● PROBLEM STATEMENT
Set down all of the data exactly as it appears.

● MATERIAL
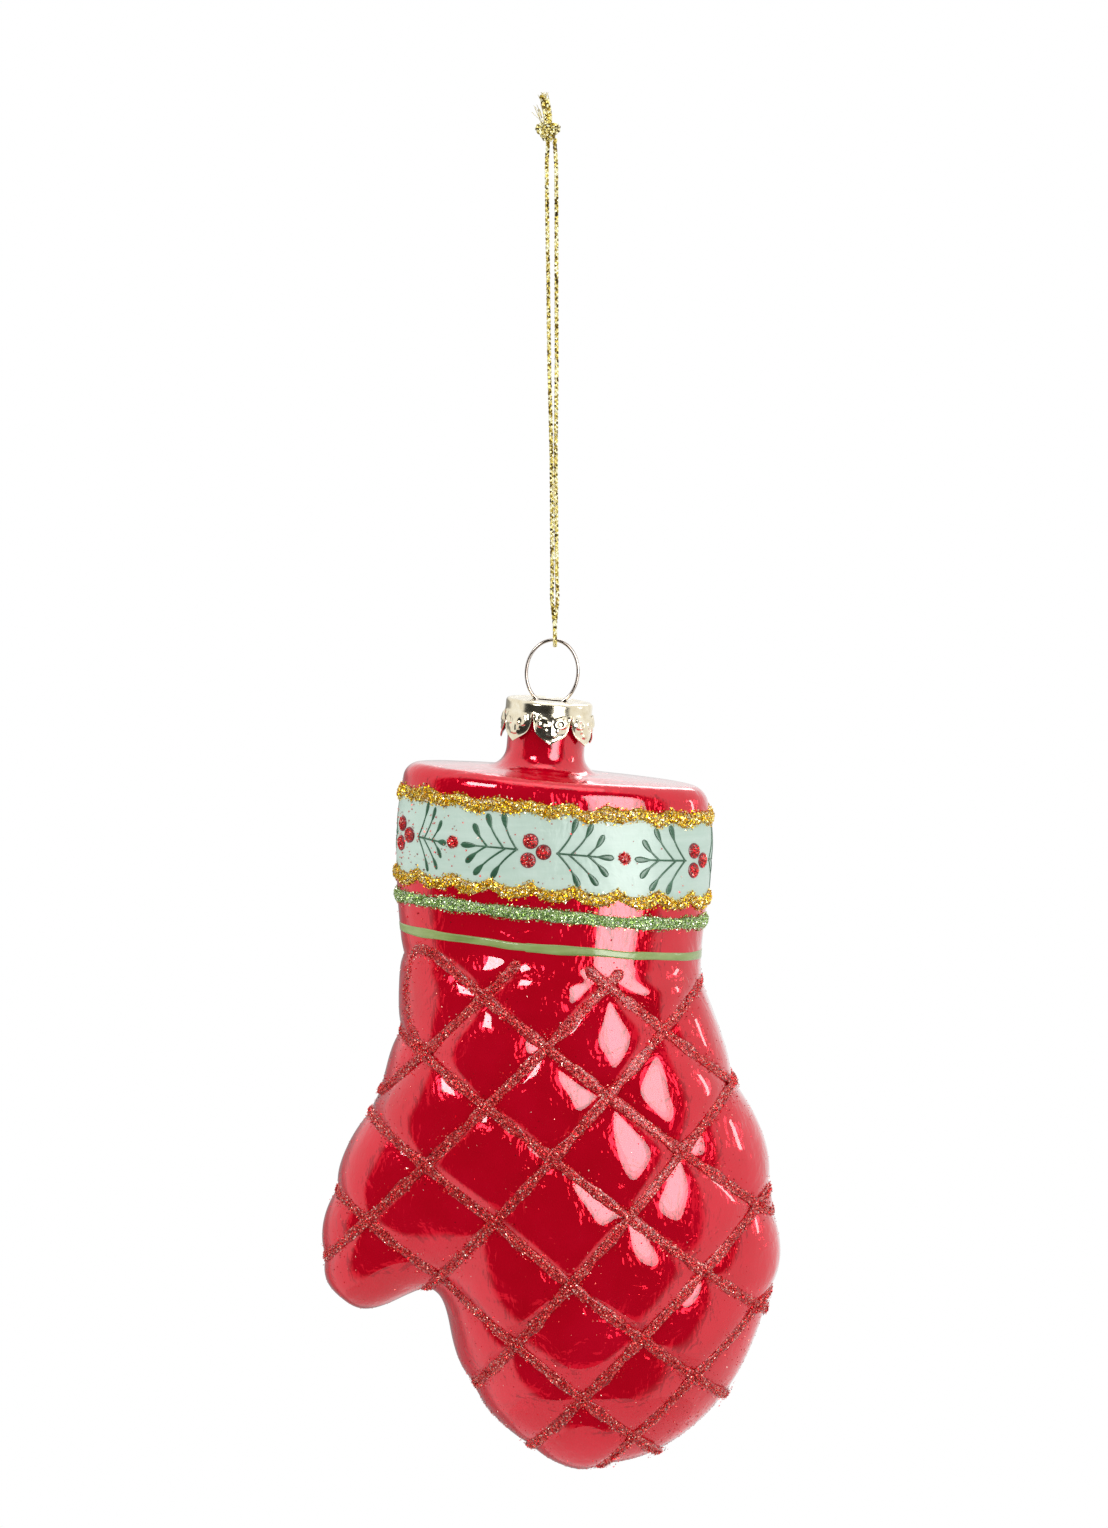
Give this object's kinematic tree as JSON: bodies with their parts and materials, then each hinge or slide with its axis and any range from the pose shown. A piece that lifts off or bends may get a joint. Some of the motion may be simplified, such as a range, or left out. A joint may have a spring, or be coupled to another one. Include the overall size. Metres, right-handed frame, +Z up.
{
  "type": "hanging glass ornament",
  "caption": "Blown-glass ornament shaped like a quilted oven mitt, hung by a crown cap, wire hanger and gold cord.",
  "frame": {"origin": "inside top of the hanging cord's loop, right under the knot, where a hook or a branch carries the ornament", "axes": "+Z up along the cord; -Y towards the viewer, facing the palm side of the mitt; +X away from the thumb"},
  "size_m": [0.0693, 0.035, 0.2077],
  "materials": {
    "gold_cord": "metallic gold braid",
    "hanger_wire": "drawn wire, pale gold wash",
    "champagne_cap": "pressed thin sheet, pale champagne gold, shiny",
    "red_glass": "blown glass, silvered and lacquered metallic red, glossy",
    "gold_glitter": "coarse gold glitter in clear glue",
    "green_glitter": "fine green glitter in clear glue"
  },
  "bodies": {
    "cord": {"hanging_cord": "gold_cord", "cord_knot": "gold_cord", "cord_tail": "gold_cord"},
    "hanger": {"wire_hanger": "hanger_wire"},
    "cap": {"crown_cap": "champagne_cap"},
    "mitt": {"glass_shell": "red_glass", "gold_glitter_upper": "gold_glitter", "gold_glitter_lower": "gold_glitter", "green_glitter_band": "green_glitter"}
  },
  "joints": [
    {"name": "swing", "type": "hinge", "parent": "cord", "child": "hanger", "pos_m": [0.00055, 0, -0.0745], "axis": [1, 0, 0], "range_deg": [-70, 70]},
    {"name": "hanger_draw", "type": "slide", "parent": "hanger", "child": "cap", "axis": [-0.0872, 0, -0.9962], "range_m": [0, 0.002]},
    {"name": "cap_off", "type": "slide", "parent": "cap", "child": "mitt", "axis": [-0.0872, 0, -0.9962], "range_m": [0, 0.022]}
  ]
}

● OUTPUT OF THE EXERCISE
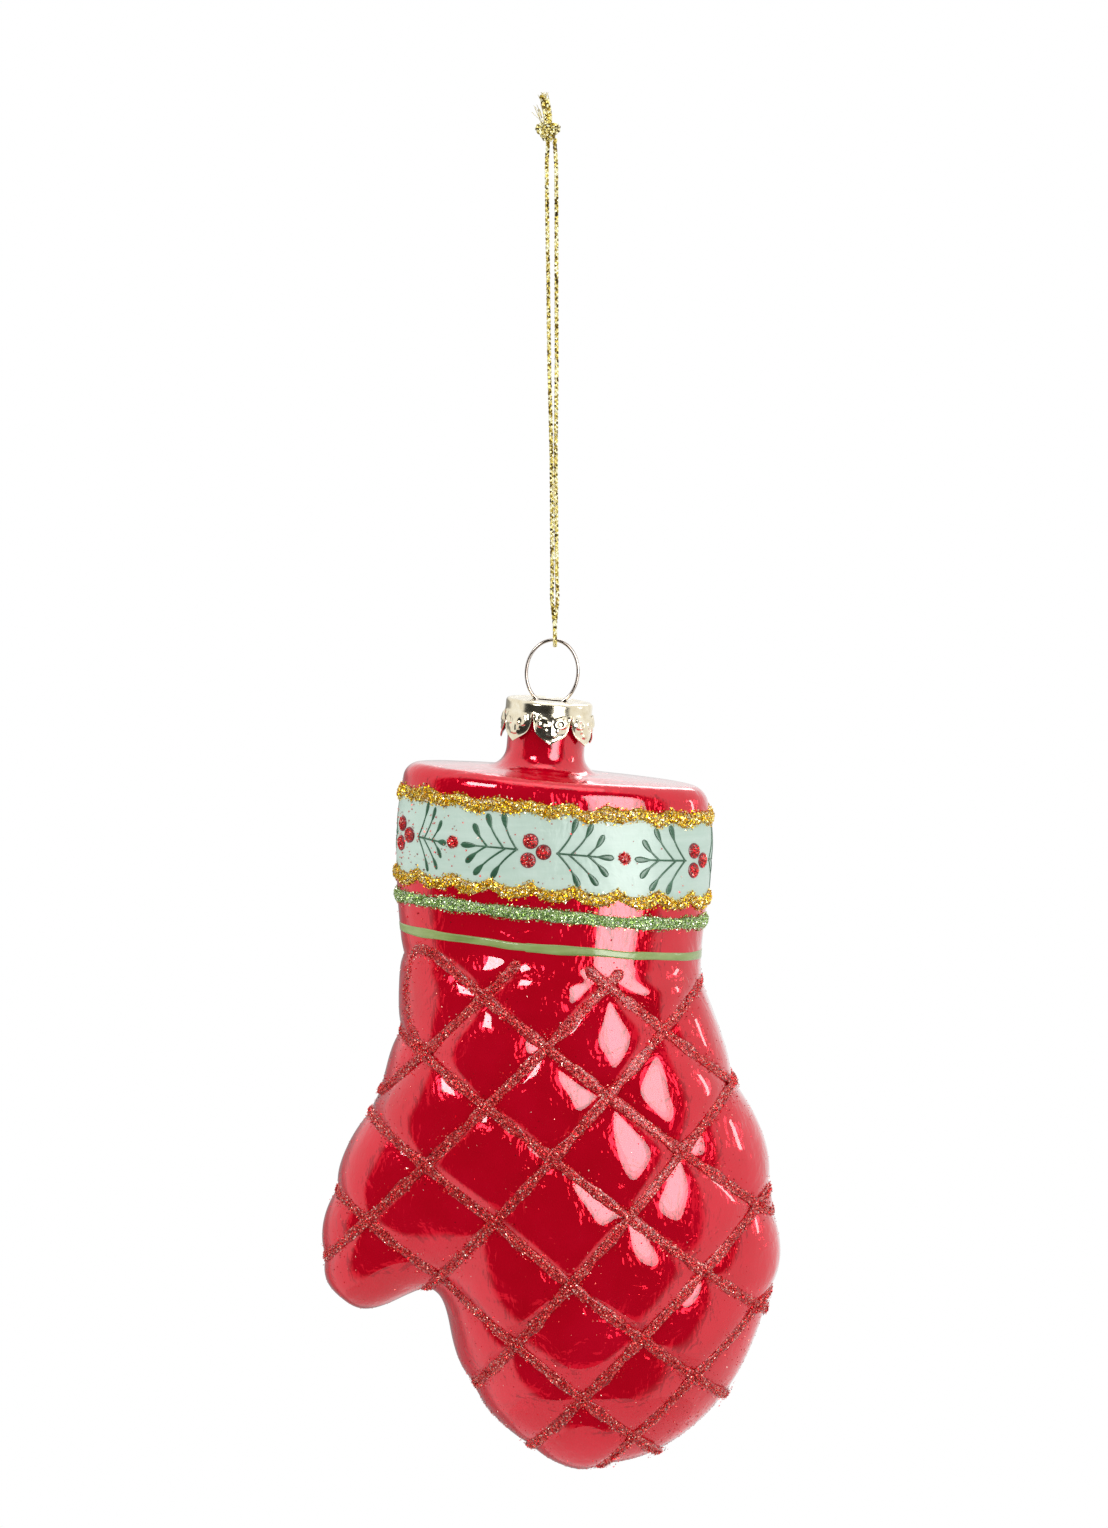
Give this object's kinematic tree as JSON: bodies with their parts and materials, then each hinge or slide with its axis and any range from the pose shown. A piece that lifts off or bends may get a joint. Some of the motion may be simplified, such as a range, or left out. A joint may have a spring, or be coupled to another one. Include the overall size. Metres, right-handed frame, +Z up.
{
  "type": "hanging glass ornament",
  "caption": "Blown-glass ornament shaped like a quilted oven mitt, hung by a crown cap, wire hanger and gold cord.",
  "frame": {"origin": "inside top of the hanging cord's loop, right under the knot, where a hook or a branch carries the ornament", "axes": "+Z up along the cord; -Y towards the viewer, facing the palm side of the mitt; +X away from the thumb"},
  "size_m": [0.0693, 0.035, 0.2077],
  "materials": {
    "gold_cord": "metallic gold braid",
    "hanger_wire": "drawn wire, pale gold wash",
    "champagne_cap": "pressed thin sheet, pale champagne gold, shiny",
    "red_glass": "blown glass, silvered and lacquered metallic red, glossy",
    "gold_glitter": "coarse gold glitter in clear glue",
    "green_glitter": "fine green glitter in clear glue"
  },
  "bodies": {
    "cord": {"hanging_cord": "gold_cord", "cord_knot": "gold_cord", "cord_tail": "gold_cord"},
    "hanger": {"wire_hanger": "hanger_wire"},
    "cap": {"crown_cap": "champagne_cap"},
    "mitt": {"glass_shell": "red_glass", "gold_glitter_upper": "gold_glitter", "gold_glitter_lower": "gold_glitter", "green_glitter_band": "green_glitter"}
  },
  "joints": [
    {"name": "swing", "type": "hinge", "parent": "cord", "child": "hanger", "pos_m": [0.00055, 0, -0.0745], "axis": [1, 0, 0], "range_deg": [-70, 70]},
    {"name": "hanger_draw", "type": "slide", "parent": "hanger", "child": "cap", "axis": [-0.0872, 0, -0.9962], "range_m": [0, 0.002]},
    {"name": "cap_off", "type": "slide", "parent": "cap", "child": "mitt", "axis": [-0.0872, 0, -0.9962], "range_m": [0, 0.022]}
  ]
}